Opinião Expressa as ideias do autor e defende sua interpretação dos fatos – Bruno Dallari Oliveira Lima, José Luis Oliveira Lima, Millena Galdiano, Rodrigo Dall’Acqua e Rogério Costa
Surpreendentemente, determinou-se que a acareação não fosse gravada
Bruno Dallari Oliveira Lima, José Luis Oliveira Lima, Millena Galdiano, Rodrigo Dall’Acqua e Rogério Costa
Advogados criminalistas, integram a defesa do general Braga Netto
Na construção de uma narrativa, aquilo que se oculta pode ser mais importante do que aquilo que se mostra. Basta lembrar dos famigerados processos de Moscou, urdidos para condenar inocentes por falsas acusações de conspiração contra o regime soviético.
No modelo de julgamento-espetáculo, as sessões de julgamento eram gravadas, mas os vídeos passavam por uma forte edição antes de irem a público. Mostrava-se somente o que interessava para a acusação.
Se um réu ousava se defender, esse trecho era excluído. O destaque eram as confissões, em que os acusados, após coação ou tortura, confessavam crimes que não cometeram. As imagens eram editadas para esconder contradições e hesitações próprias de quem não falava a verdade, ocultando todas as palavras e expressões corporais que pudessem revelar a farsa.
Os processos de Moscou são episódios extremos de instrumentalização do Judiciário e qualquer comparação seria desproporcional. Mas, após quase um século, permanece atual a necessidade de assegurar transparência, coerência e integridade das imagens processuais.

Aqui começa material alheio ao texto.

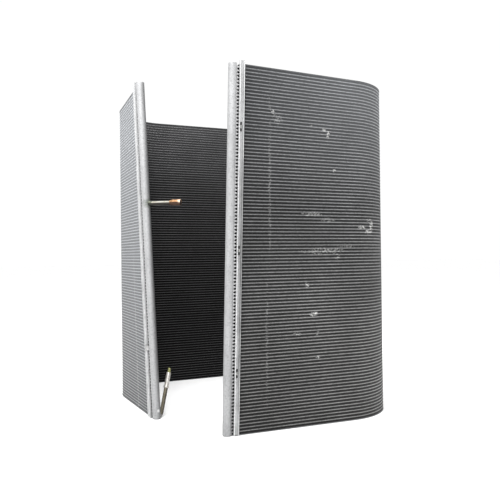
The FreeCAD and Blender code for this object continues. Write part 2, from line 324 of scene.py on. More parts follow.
def piece(name, points, faces, finishes, nodes=(), sharp=40.0, uv=None, which=None):
    """A mesh in place, with its finish, on the coil's only body. Edges sharper than the angle stay
    sharp. The map gives each point a place along and a share across, and which gives each face its
    finish."""
    points = np.asarray(points, float).reshape(-1, 3)
    mesh = bpy.data.meshes.new(name)
    mesh.from_pydata(points, [], outward(points, faces))
    mesh.polygons.foreach_set("use_smooth", np.ones(len(mesh.polygons), bool))
    mesh.set_sharp_from_angle(angle=math.radians(sharp))
    if uv is not None:
        corner = np.empty(len(mesh.loops), int)
        mesh.loops.foreach_get("vertex_index", corner)
        layer = mesh.uv_layers.new(name="along_piece")
        layer.data.foreach_set("uv", uv.reshape(-1, 2)[corner].ravel())
    for finish in finishes if isinstance(finishes, tuple) else (finishes,):
        mesh.materials.append(finish)
    if which is not None:
        mesh.polygons.foreach_set("material_index", which)
    mesh.update()
    made = bpy.data.objects.new(name, mesh)
    bpy.context.scene.collection.objects.link(made)
    if nodes:
        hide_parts(*nodes)
    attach(made, "root")


def add(tree, kind, inputs=(), **settings):
    """A node with its settings, and with each input either linked to a socket or given a value."""
    node = tree.nodes.new("ShaderNode" + kind)
    for name, value in settings.items():
        setattr(node, name, value)
    for key, value in dict(inputs).items():
        if isinstance(value, bpy.types.NodeSocket):
            tree.links.new(value, node.inputs[key])
        else:
            node.inputs[key].default_value = value
    return node


def sums(tree, operation, *values, clamp=False):
    """One arithmetic node."""
    node = add(tree, "Math", dict(enumerate(values)), operation=operation, use_clamp=clamp)
    return node.outputs[0]


def times(tree, first, second):
    return sums(tree, "MULTIPLY", first, second)


def apart(tree, first, second):
    """Size of the difference between two numbers."""
    return sums(tree, "ABSOLUTE", sums(tree, "SUBTRACT", first, second))


def remap(tree, value, start, end, low=0.0, high=1.0):
    """Low where a value is at the start, high where it is at the end, and even between them."""
    return add(tree, "MapRange", {
        "Value": value, "From Min": start, "From Max": end, "To Min": low, "To Max": high,
    }).outputs[0]


def ramp(tree, factor, stops):
    """Colour that goes through the given greys or colours at the given places."""
    node = add(tree, "ValToRGB", {"Fac": factor})
    band = node.color_ramp.elements
    while len(band) < len(stops):
        band.new(0.5)
    for element, (place, colour) in zip(band, stops):
        element.position = place
        element.color = (*(colour if isinstance(colour, tuple) else (colour,) * 3), 1.0)
    return node.outputs["Color"]


def blend(tree, factor, first, second, kind="MIX"):
    """Mix of two colours, each of them a socket or three numbers."""
    first, second = (colour if isinstance(colour, bpy.types.NodeSocket) else (*colour, 1.0)
                     for colour in (first, second))
    return add(tree, "Mix", {0: factor, 6: first, 7: second}, data_type="RGBA",
               blend_type=kind).outputs[2]


def tinted(tree, colour, tint, strength=1.0):
    """Colour times a tint."""
    return blend(tree, strength, colour, tint, "MULTIPLY")


def patched(tree, colour, patch, pattern, start, end, most=1.0):
    """Colour with another one over it where a pattern passes from start to end, up to the most."""
    return blend(tree, ramp(tree, pattern, [(start, 0.0), (end, most)]), colour, patch)


def stretched(tree, place, stretch, centre=(0.0, 0.0, 0.0)):
    """Object coordinates about a centre, with each axis scaled, so a pattern is longer one way."""
    shift = tuple(-c * s for c, s in zip(centre, stretch))
    return add(tree, "Mapping", {"Vector": place, "Scale": stretch, "Location": shift}).outputs[0]


def distance_from(tree, place, centre, half_sizes):
    """Distance from a centre, measured in half sizes."""
    local = stretched(tree, place, tuple(1 / half for half in half_sizes), centre)
    return add(tree, "VectorMath", {0: local}, operation="LENGTH").outputs["Value"]


def noise(tree, place, scale, detail=4.0, roughness=0.55, stretch=None):
    """Cloudy pattern from nought to one."""
    if stretch:
        place = stretched(tree, place, stretch)
    return add(tree, "TexNoise", {
        "Vector": place, "Scale": scale, "Detail": detail, "Roughness": roughness,
    }).outputs["Fac"]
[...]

Braga Netto chega ao STF para acareação com Mauro Cid – Cézar Feitoza – 24.jun.25/Folhapress
O último ato da ação penal no STF sobre a suposta tentativa de golpe foi a acareação entre o general Walter Braga Netto e o delator Mauro Cid, em 24 de junho deste ano.
Um ato de enorme relevância. Cid —sem nenhuma prova— acusa Braga Netto de entregar dinheiro para financiar o imaginado golpe. O general nega veementemente. Na véspera da acareação, vieram à tona diálogos em que o delator admitia que foi coagido pelos policiais federais em seus depoimentos: “queriam colocar palavras na minha boca” e “toda hora queriam jogar para o lado do golpe”.
Acareação é um ato em que a gravação é essencial. Colocam-se frente a frente duas pessoas cujos depoimentos são contraditórios, permitindo que se perceba, por meio de gestos, expressões, frases e reações, quem está mentindo e quem está dizendo a verdade.
Surpreendentemente, determinou-se que a acareação não fosse gravada, fugindo completamente ao padrão estabelecido pelo próprio ministro relator. Todos os testemunhos foram gravados e disponibilizados na íntegra para a imprensa e público em geral. Como se não bastasse, os interrogatórios foram transmitidos ao vivo pela TV Justiça.
Mauro Cid durante julgamento no STF – Gabriela Biló – 10.jun.25/Folhapress
Se todas as audiências foram gravadas e até mesmo exibidas em tempo real, por que não mostrar justamente as imagens da acareação? A justificativa para negar a gravação foi “evitar pressões externas”.
Antes de a acareação começar, após ter sido negada a gravação oficial, a defesa do general Braga Netto também foi impedida de gravar o ato por seus próprios meios. As duas negativas violaram a lei.
O Código de Processo Penal determina a gravação de depoimentos sempre que possível, para maior fidelidade. O Código de Processo Civil, aplicável nesta parte também para ações penais, permite que o advogado grave diretamente a audiência, independentemente de autorização judicial. O prejuízo, portanto, atingiu também o direito de defesa e as prerrogativas profissionais da advocacia.
Como resultado, a acareação não foi gravada e as palavras foram friamente transcritas para o papel. A sociedade, a imprensa e os demais ministros do STF (exceto o ministro Luiz Fux, que se fez presente) jamais poderão avaliar quem falou a verdade e quem apenas confirmou um roteiro acusatório imposto por uso de coação.
A negativa de gravação da acareação é apenas um exemplo de uma série de ilegalidades praticadas nesta ação penal, destacando-se a desnecessária prisão preventiva do general Braga Netto por mais de sete meses, a suspeição do ministro relator (juiz e vítima ao mesmo tempo) e a impossibilidade de acesso ao conjunto de provas.
Um processo penal viciado, conduzido na mais alta corte do país, produzirá efeitos negativos para os réus e contaminará um número indeterminado de outros processos. A ação caminha célere para um desfecho trágico, com graves violações legais e constitucionais. O momento exige vigilância e senso crítico de todos, tanto sobre o que se revela quanto sobre o que se tenta esconder.